Your instructions:
Transcribe, exactly as they appear, the line that contains "hide_parts(node)", the line that contains "bolts sit on", and every line in between, and nothing else.

****

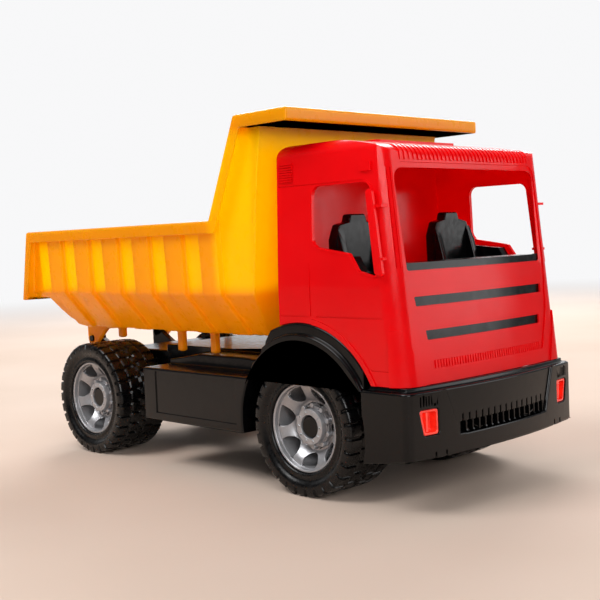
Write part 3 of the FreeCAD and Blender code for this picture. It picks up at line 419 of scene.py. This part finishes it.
def evenly(points, count):
    # the closed outline resampled at equal steps along its length
    closed = np.vstack([points, points[:1]])
    run = np.concatenate([[0], np.cumsum(np.hypot(*np.diff(closed, axis=0).T))])
    at = np.linspace(0, run[-1], count, endpoint=False)
    return np.stack([np.interp(at, run, closed[:, k]) for k in (0, 1)], 1)


tyreShape = {
    "blocks": 30,             # tread blocks round the tyre on each shoulder
    "grooveWidth": 2.6,       # mm, between blocks
    "grooveDepth": 2.1,
    "notchDepth": 1.4,        # mm, where the gap runs down the side wall
    "middleGroove": 2.2,      # mm, zigzag groove round the middle
    "zigzag": 2.4,            # mm, how far it swings to each side
    "railAt": 14.0,           # mm from the middle, the shallow groove between inner and outer blocks
    "treadRadius": 54.0,
    "stepsPerBlock": 20,
    "profilePoints": 110,
    "beadRadius": 35.6,
}


def tyreGrid(low, high):
    # the tyre's rounded outline is carried round the axle; the tread's grooves are pressed in towards the
    # axle, and the gaps between blocks also press the shoulder's side wall in
    shape = tyreShape
    middle = (low + high) / 2
    reach = (high - low) / 2 / mm
    bead = shape["beadRadius"]
    wide = reach[1]
    tread = shape["treadRadius"]
    # (radius, distance from the middle) in mm: bead, side wall, shoulder, tread
    outline = [(bead, 21.5), (bead, 24.6), (37.6, 25.3), (39.0, 24.2), (41.2, 23.9), (43.6, 26.0),
               (45.5, wide), (51.0, wide), (53.2, wide - 0.9), (tread, wide - 3.2), (tread, 8.0), (tread, 0.0)]
    outline = np.array(outline)
    mirror = outline[::-1] * (1, -1)
    outline = np.vstack([outline, mirror[1:]])
    profile = evenly(cornerCut(outline, 3), shape["profilePoints"])
    radius, across = profile.T
    angle = np.linspace(0, 2 * np.pi, shape["blocks"] * shape["stepsPerBlock"], endpoint=False)
    turn, r = np.meshgrid(angle, radius, indexing="ij")
    y = np.broadcast_to(across, turn.shape)
    side = np.abs(y)
    pitch = 2 * np.pi / shape["blocks"]
    # shoulder blocks: their gaps step sideways by a quarter block at the rail
    rail = shape["railAt"]
    shift = np.where(y > 0, 0.0, 0.5) + 0.25 * smoothStep(side, rail - 0.4, rail + 0.4)
    along = (np.mod(turn / pitch + shift, 1.0) - 0.5) * pitch * shape["treadRadius"]
    half = shape["grooveWidth"] / 2
    gap = 1 - smoothStep(np.abs(along), half - 0.35, half + 0.35)
    gap = gap * smoothStep(side, 4.0, 5.0)
    zigzag = shape["zigzag"] * np.where(np.mod(turn / pitch * 2, 2) < 1, 1.0, -1.0)
    ringHalf = shape["middleGroove"] / 2
    ring = 1 - smoothStep(np.abs(y - zigzag), ringHalf - 0.3, ringHalf + 0.5)
    railGroove = 1 - smoothStep(np.abs(side - rail), 0.35, 0.95)
    outer = smoothStep(r, 47.5, 49.5)
    step = np.maximum(np.maximum(gap, ring), 0.55 * railGroove) * outer
    y = y - np.sign(y) * shape["notchDepth"] * gap * outer * smoothStep(side, wide - 2.5, wide - 0.5)
    r = r - shape["grooveDepth"] * step
    y = middle[1] + y * mm
    return np.stack([middle[0] + r * mm * np.cos(turn), y, middle[2] + r * mm * np.sin(turn)], -1)


def tyre(end, side):
    node = "tyre_" + end + "_" + side
    low, high = (np.array(corner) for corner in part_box(node))
    obj = surfaceObject(node + "_tread", [(tyreGrid(low, high), True, True)], tyreBlack,
                        bodyOf[node], flip=True, sharp=60)
    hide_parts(node)
    return obj


ringBolts = {"count": 10, "radius": 11.6, "size": 1.1, "height": 0.7, "steps": 8, "rows": 4,
             "hubFace": 97.4}   # mm; hubFace is from the middle plane to the face that the bolts sit on


def hubBolts(end, side):
    # each bolt is half a ball flattened to its height: ring k has radius size*cos(t), height*sin(t)
    node = "rim_" + end + "_" + side
    shape = ringBolts
    low, high = (np.array(corner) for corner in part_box(node))
    axle = (low + high) / 2
    sign = 1 if side == "left" else -1
    face = sign * shape["hubFace"] * mm
    a = np.arange(shape["count"]) / shape["count"] * 2 * np.pi
    t = np.linspace(0, np.pi / 2 * 0.98, shape["rows"])
    u = np.linspace(0, 2 * np.pi, shape["steps"], endpoint=False)
    grids = []
    for angle in a:
        across = shape["size"] * np.outer(np.cos(t), np.cos(u))
        upward = shape["size"] * np.outer(np.cos(t), np.sin(u))
        x = axle[0] + (shape["radius"] * math.cos(angle) + across) * mm
        z = axle[2] + (shape["radius"] * math.sin(angle) + upward) * mm
        y = face + sign * shape["height"] * mm * np.outer(np.sin(t), np.ones_like(u))
        grids.append((np.stack([x, y, z], -1), False, True))
    return surfaceObject("hub_bolts_" + end + "_" + side, grids, zinc, bodyOf[node],
                         flip=sign > 0)


for end in ("front", "rear"):
    for side in ("left", "right"):
        tyre(end, side)
        hubBolts(end, side)
print("wheels dressed")


# studio

studio = {
    "backdropSide": (-0.70, 0.70, 0.10),   # the white wall stands on this side of the truck
    "wallStrength": 0.98,
    "roomStrength": 0.10,                  # the rest of the room is dim, so black gloss stays black
    "floorRadius": 3.4,                    # m, flat paper before it sweeps up
    "sweepRadius": 1.6,
    "wallTop": 6.5,
    "paper": ("#C2AE9F", "#C9B6A8"),
    "keyPower": 43,
    "backPower": 62,
    "frontPower": 14,
    "nearPower": 26,
    "topPower": 23,
}


def wallLight(tree, place):
    # brightness of the wall: smooth step of the cosine between a direction and the backdrop's side
    ahead = addNode(tree, "ShaderNodeVectorMath", {"operation": "NORMALIZE"}, {0: place})
    facing = addNode(tree, "ShaderNodeVectorMath", {"operation": "DOT_PRODUCT"}, {0: ahead.outputs[0]})
    facing.inputs[1].default_value = Vector(studio["backdropSide"]).normalized()
    strength = addNode(tree, "ShaderNodeMapRange",
                       {"interpolation_type": "SMOOTHSTEP", "From Min": 0.25, "From Max": 0.85,
                        "To Min": studio["roomStrength"], "To Max": studio["wallStrength"]},
                       {"Value": facing.outputs["Value"]})
    return strength.outputs["Result"]


def studioFloor():
    # a bowl of paper: the profile (flat radius, quarter circle, upright wall) is carried round the Z axis
    flat = studio["floorRadius"]
    bend = studio["sweepRadius"]
    t = np.linspace(0, np.pi / 2, 24)
    radius = np.concatenate([np.linspace(0.02, flat, 20), flat + bend * np.sin(t[1:]), [flat + bend]])
    height = np.concatenate([np.zeros(20), bend - bend * np.cos(t[1:]), [studio["wallTop"]]])
    turn = np.linspace(0, 2 * np.pi, 128, endpoint=False)
    grid = np.stack([np.outer(radius, np.cos(turn)), np.outer(radius, np.sin(turn)),
                     np.outer(height, np.ones_like(turn))], -1)
    mesh = bpy.data.meshes.new("studioFloor")
    middle = [list(range(len(turn)))]
    faces = gridFaces(len(radius), len(turn), False, True)[:, ::-1].tolist() + middle
    mesh.from_pydata(grid.reshape(-1, 3), [], faces)
    mesh.polygons.foreach_set("use_smooth", np.ones(len(mesh.polygons), bool))
    floor = bpy.data.objects.new("studioFloor", mesh)
    bpy.context.scene.collection.objects.link(floor)
    material, tree, place = newMaterial("matt studio paper")
    shader = addNode(tree, "ShaderNodeBsdfPrincipled", {"Roughness": 0.85, "Specular IOR Level": 0.2},
                     {"Base Color": mottled(tree, place, 400, *studio["paper"])})
    glow = addNode(tree, "ShaderNodeEmission", {"Color": hexColour("#FAFAFB")},
                   {"Strength": wallLight(tree, place)})
    out = addNode(tree, "ShaderNodeVectorMath", {"operation": "LENGTH"}, {0: place})
    fade = addNode(tree, "ShaderNodeMapRange",
                   {"interpolation_type": "SMOOTHSTEP", "From Min": 1.1, "From Max": flat},
                   {"Value": out.outputs["Value"]})
    both = addNode(tree, "ShaderNodeMixShader", links={0: fade.outputs["Result"], 1: shader.outputs[0],
                                                       2: glow.outputs[0]})
    finishMaterial(tree, both.outputs[0])
    setMaterial(floor, material)


def softbox(name, place, target, size, power, colour="#FFFFFF"):
    data = bpy.data.lights.new(name, "AREA")
    data.shape = "RECTANGLE"
    data.size, data.size_y = size
    data.energy = power
    data.color = hexColour(colour)[:3]
    lamp = bpy.data.objects.new(name, data)
    lamp.location = place
    lamp.rotation_euler = (Vector(target) - Vector(place)).to_track_quat("-Z", "Y").to_euler()
    bpy.context.scene.collection.objects.link(lamp)


def studioWorld():
    world = bpy.data.worlds.new("studio")
    world.use_nodes = True
    tree = world.node_tree
    place = addNode(tree, "ShaderNodeTexCoord").outputs["Generated"]
    tree.links.new(wallLight(tree, place), tree.nodes["Background"].inputs["Strength"])
    tree.nodes["Background"].inputs["Color"].default_value = hexColour("#FAFAFB")
    bpy.context.scene.world = world


def studioLights():
    softbox("keyLight", (-0.5, -1.5, 2.1), (0, 0, 0.1), (1.3, 1.1), studio["keyPower"])
    softbox("backLight", (-1.3, 1.7, 1.6), (-0.1, 0, 0.2), (1.8, 1.2), studio["backPower"])
    softbox("frontPanel", (1.9, 1.7, 0.8), (0.2, 0, 0.15), (1.2, 1.3), studio["frontPower"])
    softbox("nearFill", (1.9, -1.1, 1.0), (0.2, 0, 0.15), (1.2, 1.0), studio["nearPower"])
    softbox("floorFill", (0.4, -0.2, 3.0), (0.0, 0, 0.0), (2.5, 2.5), studio["topPower"])


def studioCamera():
    # the view the object is usually shown from: its right front quarter, from a low stand
    azimuth, elevation, roll = (math.radians(a) for a in (45.586, 3.411, -2.371))
    back = Vector((math.sin(azimuth) * math.cos(elevation), -math.cos(azimuth) * math.cos(elevation),
                   math.sin(elevation)))
    level = Vector((math.cos(azimuth), math.sin(azimuth), 0))
    upright = back.cross(level)
    right = math.cos(roll) * level + math.sin(roll) * upright
    up = -math.sin(roll) * level + math.cos(roll) * upright
    data = bpy.data.cameras.new("camera")
    data.sensor_width = 36
    data.lens = 62.13
    camera = bpy.data.objects.new("camera", data)
    rows = [[right[i], up[i], back[i], p] for i, p in enumerate((0.7086, -0.6636, 0.2022))]
    camera.matrix_world = Matrix(rows + [[0, 0, 0, 1]])
    bpy.context.scene.collection.objects.link(camera)
    bpy.context.scene.camera = camera


studioFloor()
studioWorld()
studioLights()
studioCamera()
bpy.context.scene.view_settings.view_transform = "Standard"
print("studio ready")
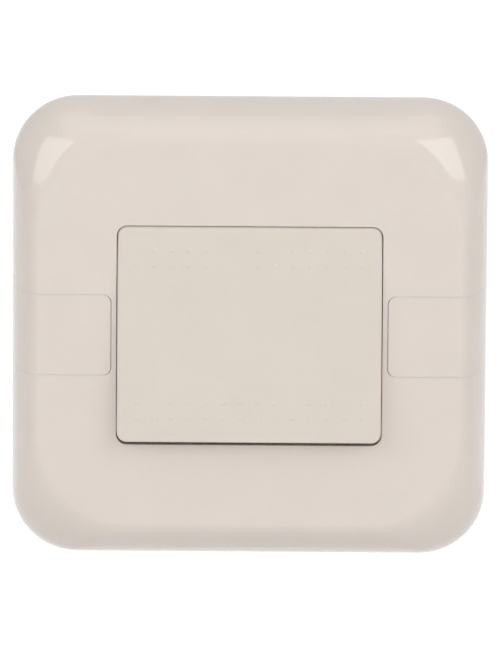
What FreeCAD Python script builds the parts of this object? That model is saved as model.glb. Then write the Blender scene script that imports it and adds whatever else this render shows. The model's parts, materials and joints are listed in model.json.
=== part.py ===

****

Task answer:
    hide_parts(node)
    return obj


ringBolts = {"count": 10, "radius": 11.6, "size": 1.1, "height": 0.7, "steps": 8, "rows": 4,
             "hubFace": 97.4}   # mm; hubFace is from the middle plane to the face that the bolts sit on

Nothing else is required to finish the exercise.